Charitable souls like Demoiselle Christine declared in vain—“C’est impossible que son âme et ses mœurs n’en vaillent mieux.” Charitable souls are rare. The mass of the people did not hesitate to say that Louis visited the Celestines the better to conspire with a certain monk there—an old counsellor of his father’s—one Sire Philippe de Mézières. This person was acknowledged to be wise, experienced, able, and a man of science, according to the age. “Cestui vieil solitaire” for forty years had been the counsellor of princes. For thirty years he had been the life and soul of the policy of Cyprus, of Rhodes, of the Christian East. Then disgraced by an ungrateful king—Pierre II. de Lusignan—he took refuge in France, bringing to the service of Charles V. his enthusiasm, his political wisdom, his minute and extensive acquaintance with the Courts of Italy and the East. In 1379 he entered the Convent of the Celestines in Paris; not too secluded to remain the trusted counsellor of Charles V., and in his turn, of his son Louis of Orleans. But though the good Sire was a monk, the crowd doubted of his religion, for it was common rumour that he said there was no truth in sorcery. Let him say it! Sire Philippe de Mézières was none the less no judicious companion for the Duke of Orleans. The Sire had lived too long in Lombardy: “a country,” as Juvenal describes it, “where they practice magic and the casting of spells.”

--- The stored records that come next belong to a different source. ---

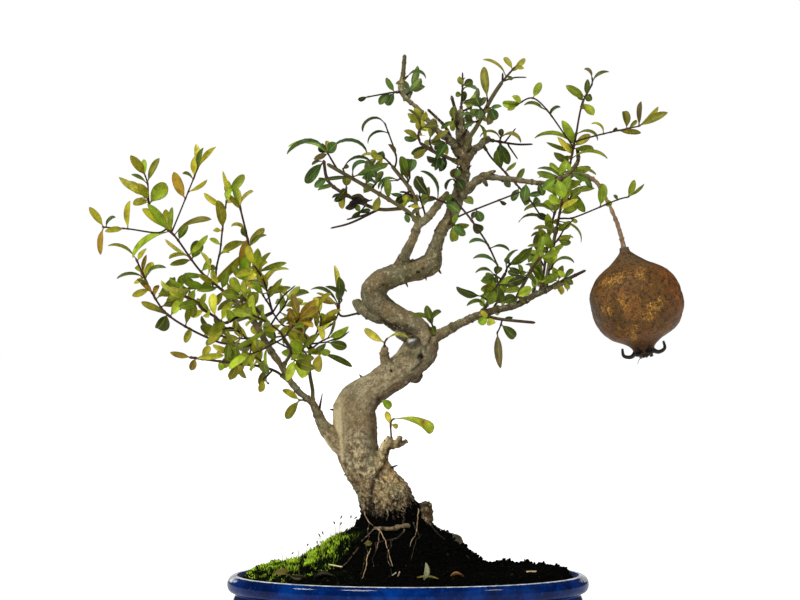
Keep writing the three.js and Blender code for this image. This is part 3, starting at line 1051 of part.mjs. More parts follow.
// The hole in the soil is the trunk's own foot, a little wider.
function footSolid() {
  const wider = (points, count, sides) => {
    const foot = points.slice(0, count).map((p) => [...p]);
    foot[0][2] -= 1;
    return solidOf(limb(foot, foot.map((p) => p[3] + 2 * FIT_GAP), sides));
  };
  return fuse([
    wider(TRUNK, 6, TRUNK_SIDES),
    wider(LIMBS.stump, 3, limbSides(LIMBS.stump)),
    wider(LIMBS.root_stump, 4, limbSides(LIMBS.root_stump)),
  ]);
}

// ---------------------------------------------------------------- fruit
// Distance down the fruit and its radius there, from the neck to the mouth of the crown.
const FRUIT_PROFILE = [[0, 2.4], [2, 4], [8, 11], [13, 18.8], [18.5, 23.8], [25, 26.7],
  [34, 27.5], [41.5, 26], [47.5, 22.9], [51.8, 18.5], [55, 11.6], [58.5, 7.2], [62.5, 5.8]];

function fruitSolid() {
  const lean = radians(FRUIT_LEAN);
  const down = new THREE.Vector3(Math.sin(lean), 0, -Math.cos(lean));
  const right = new THREE.Vector3(Math.cos(lean), 0, Math.sin(lean));
  const top = vec(FRUIT_TOP).addScaledVector(down, TIP_GAP);
  const swell = (drop) => Math.sin(Math.PI * Math.min(drop / 56, 1));
  const fruitRing = ([drop, radius]) => Array.from({ length: FRUIT_SIDES }, (unused, k) => {
    const turn = 2 * Math.PI * k / FRUIT_SIDES;
    const r = radius * (1 + 0.018 * swell(drop) * Math.cos(5 * turn + 0.6));
    return top.clone().addScaledVector(down, drop)
      .addScaledVector(right, 1.6 * swell(drop * drop / 64) + r * Math.cos(turn))
      .addScaledVector(FRONT, r * Math.sin(turn)).toArray();
  });
  const rings = FRUIT_PROFILE.map(fruitRing);
  const body = solidOf(loft(rings));
  const mouth = top.clone().addScaledVector(down, 61.4);
  const cup = limb(
    [mouth.toArray(), mouth.clone().addScaledVector(down, 2.6).toArray()], [3.6, 4.8], 10);
  const solids = [body.subtract(solidOf(cup))];
  for (let k = 0; k < SEPAL_COUNT; k += 1) {
    const turn = 2 * Math.PI * (k + 0.08) / SEPAL_COUNT;
    const out = right.clone().multiplyScalar(Math.cos(turn)).addScaledVector(FRONT, Math.sin(turn));
    const curl = k % 3 === 0 ? 1 : 0.55;
    const places = [[4.6, -1.8], [6, 0.6], [8.6, 1.9 * curl], [11.3 * curl + 1, 0.4],
      [11.6 * curl + 0.8, -4]];
    const points = places.map(([reach, drop]) =>
      mouth.clone().addScaledVector(out, reach).addScaledVector(down, drop).toArray());
    solids.push(solidOf(limb(points, [1.5, 1.4, 1.2, 0.9, 0.5], TWIG_SIDES)));
  }
  return fuse(solids);
}

// ---------------------------------------------------------------- fallen leaves
function fallenLeafSolid([x, y, heading, length, width, roll], topAt) {
  const turn = radians(heading);
  const ends = [0, 1].map((s) => {
    const px = x + s * length * Math.cos(turn);
    const py = y + s * length * Math.sin(turn);
    return new THREE.Vector3(px, py, topAt(px, py));
  });
  const along = ends[1].clone().sub(ends[0]).normalize();
  const face = faceOf(along, UP, roll);
  const leaf = { base: ends[0], along, face, length, width, arch: radians(24) };
  // It is set down until its lowest corner, or the middle of an edge, is just clear of the soil.
  const corners = geometryOfSolid(leafSolid(leaf)).attributes.position;
  const points = Array.from({ length: corners.count }, (unused, i) =>
    new THREE.Vector3().fromBufferAttribute(corners, i));
  const middles = points.flatMap((p) => points.map((q) => p.clone().lerp(q, 0.5)));
  const lift = Math.max(...middles.map((p) => topAt(p.x, p.y) + FIT_GAP - p.z));
  leaf.base = ends[0].clone().addScaledVector(UP, lift);
  return leafSolid(leaf);
}

// ---------------------------------------------------------------- assembly
const COLOURS = {
  glaze: [0x1a35a0, 0.18, 0], bark: [0x8d8267, 0.85, 0], soil: [0x0e0d0a, 0.95, 0],
  moss: [0x5f8f1c, 0.95, 0], rind: [0x6e5230, 0.6, 0], leaf: [0x6d8f22, 0.5, 0],
  crown_leaf: [0x3c6f3a, 0.5, 0], dry_leaf: [0x8a7a35, 0.7, 0],
};

const bonsai = new THREE.Group();

function addPiece(name, solid, colour) {
  const [color, roughness, metalness] = COLOURS[colour];
  const material = new THREE.MeshStandardMaterial({ color, roughness, metalness });
  const mesh = new THREE.Mesh(geometryOfSolid(solid), material);
  mesh.name = name;
  bonsai.add(mesh);
  return mesh;
}

const fullSoil = new THREE.Mesh(
  geometryOfSolid(soilSolid()), new THREE.MeshBasicMaterial({ side: THREE.DoubleSide }));
const topAt = soilTopFinder(fullSoil);

registerWood();
const grownLeaves = growLeaves();

addPiece("pot", potSolid(), "glaze");
addPiece("soil", soilSolid().subtract(footSolid()), "soil");
addPiece("moss", mossSolid(), "moss");
addPiece("trunk", trunkSolid(topAt), "bark");
addPiece("fruit", fruitSolid(), "rind");
FALLEN_LEAVES.forEach((leaf, i) => {
  addPiece(`fallen_leaf_${i + 1}`, fallenLeafSolid(leaf, topAt), "dry_leaf");
});
Object.keys(SPRAYS).forEach((name) => {
  const high = SPRAYS[name][1][0].path[0][2] > 275;
  addPiece(`spray_${name}`, spraySolid(name, grownLeaves[name]), high ? "crown_leaf" : "leaf");
});

export default bonsai;
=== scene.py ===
# A dwarf pomegranate bonsai in a glazed pot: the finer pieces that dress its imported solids.
# The lists and sizes below are in millimetres, and a mesh is turned into metres when it is made.
import math

import bpy
import numpy as np
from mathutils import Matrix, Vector, noise


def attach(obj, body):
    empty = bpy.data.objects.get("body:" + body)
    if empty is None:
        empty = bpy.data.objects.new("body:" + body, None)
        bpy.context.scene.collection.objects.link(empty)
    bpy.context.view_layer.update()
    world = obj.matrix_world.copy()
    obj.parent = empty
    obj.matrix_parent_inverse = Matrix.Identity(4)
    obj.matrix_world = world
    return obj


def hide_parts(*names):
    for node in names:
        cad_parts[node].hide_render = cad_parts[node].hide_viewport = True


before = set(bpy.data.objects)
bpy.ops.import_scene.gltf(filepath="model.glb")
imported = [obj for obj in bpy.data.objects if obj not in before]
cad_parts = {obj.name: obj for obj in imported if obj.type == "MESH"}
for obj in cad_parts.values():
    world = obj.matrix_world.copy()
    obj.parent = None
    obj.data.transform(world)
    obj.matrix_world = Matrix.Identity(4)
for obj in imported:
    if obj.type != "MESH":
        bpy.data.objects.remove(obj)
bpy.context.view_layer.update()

MM = 0.001
UP = np.array([0.0, 0.0, 1.0])
FRONT = np.array([0.0, -1.0, 0.0])

# ---------------------------------------------------------------- sizes shared with the solids
POT_LENGTH = 217
POT_DEPTH = 152
OVAL = POT_DEPTH / POT_LENGTH
SOIL_EDGE = 68
SOIL_BANK = 4.5
MOUND_HEIGHT = 24
MOUND_REACH = 47
MOUND_X = -8
MOUND_DEPTH_SHARE = 0.85
FOOT_HEIGHT = 13
FOOT_REACH = 22
SOIL_LUMP = 0.9
WALL_RADIUS = 99.5  # of the pot's opening on its long axis
TIP_GAP = 0.3
TWIG_TAPER = 0.75
STRAIGHT_ENOUGH = 0.85
STALK_HALF_WIDTH = 0.4
LEAF_CLEARANCE = 1.75
WOOD_CLEARANCE = 1.0
LEAF_FLOOR = 76  # leaves of the sprays stay above this height
OWN_WOOD_REACH = 4.5  # this close to its root a leaf may touch its own shoot
EDGE_TILT, EDGE_WIDTH, LEAST_SHORTENING = 60, 3.6, 0.78  # leaves that curl edge on
# Turns and leans in degrees that are added in this order until a leaf has room.
TRIED_TURNS = (0, 25, -25)
TRIED_LEANS = (0, 16, -16, 32, -32, 48, -48, 64, -64)
PAIR_LENGTH = 12
PAIR_WIDTH = 5
LEAF_SEED = 20
FRUIT_TOP = [128.6, -14, 264.4]
FRUIT_LEAN = 11
SEPAL_COUNT = 6


def without_straight_points(path):
    """A path without the points that hardly bend it."""
    kept = [path[0]]
    for i in range(1, len(path) - 1):
        start = np.array(kept[-1], float)
        run = np.array(path[i + 1]) - start
        here = np.array(path[i]) - start
        share = here.dot(run) / run.dot(run)
        if np.linalg.norm(here - share * run) > STRAIGHT_ENOUGH:
            kept.append(path[i])
    return [*kept, path[-1]]


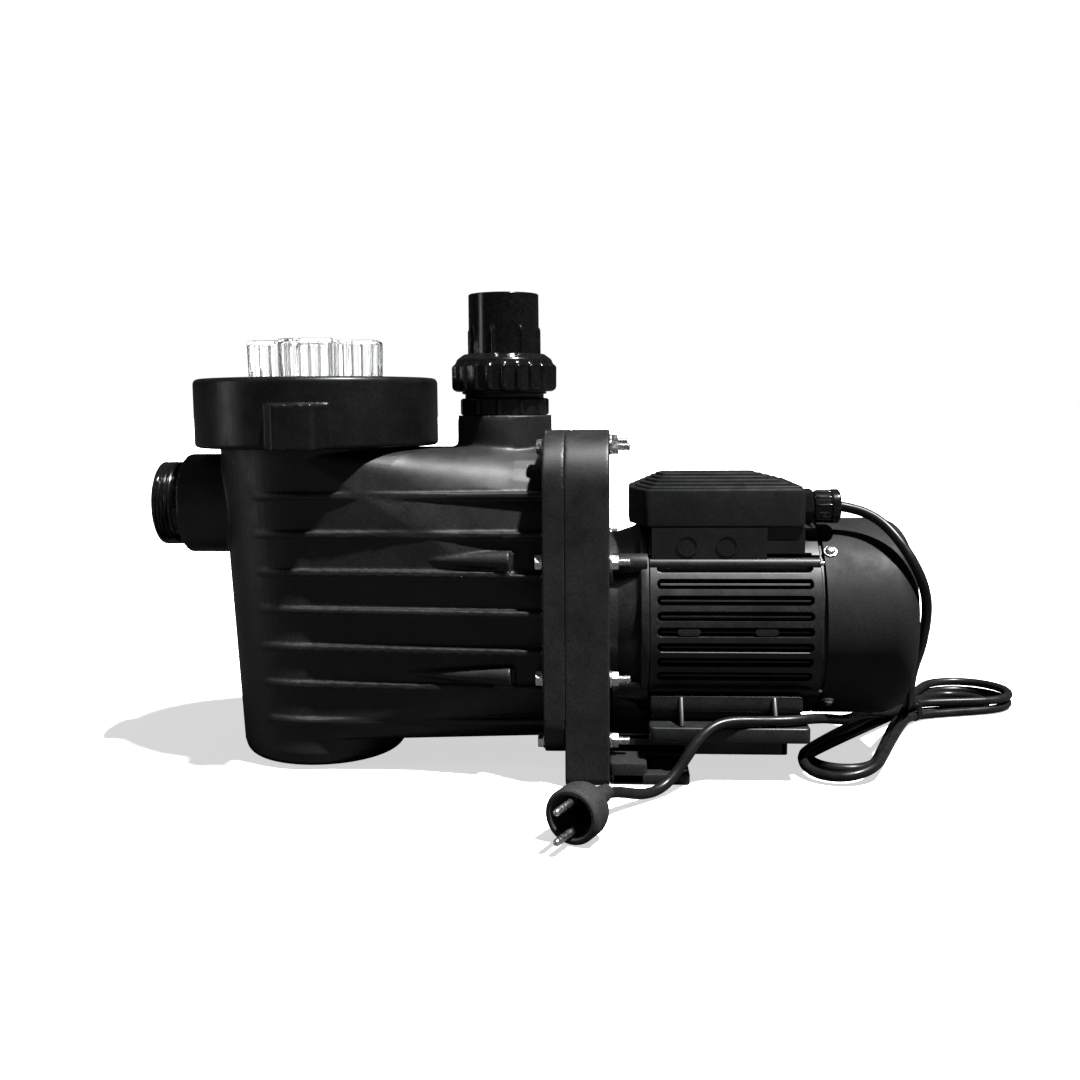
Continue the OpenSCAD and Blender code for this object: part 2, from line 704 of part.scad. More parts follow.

About the same time a malignant rumour grew in France concerning the father of Valentine. People said the Seigneur of Milan had asked the French Ambassador for news of the King. “He is very well,” replied the Frenchman. Whereupon Visconti grew pale, and staggered. “He is the Devil!” he said, with great admiration; or, according to another version, “Diabolicum recitas et quod est impossibile—You tell me a diabolic thing, and one that is impossible! The King can not be well!“
Now, it was generally known in Italy that the Duke of Milan, like every other successful prince or Signory, was a secret poisoner. But in France a more terrible and a yet more hateful accusation was rumoured against him. The people began to whisper that the Duke of Milan was a wizard.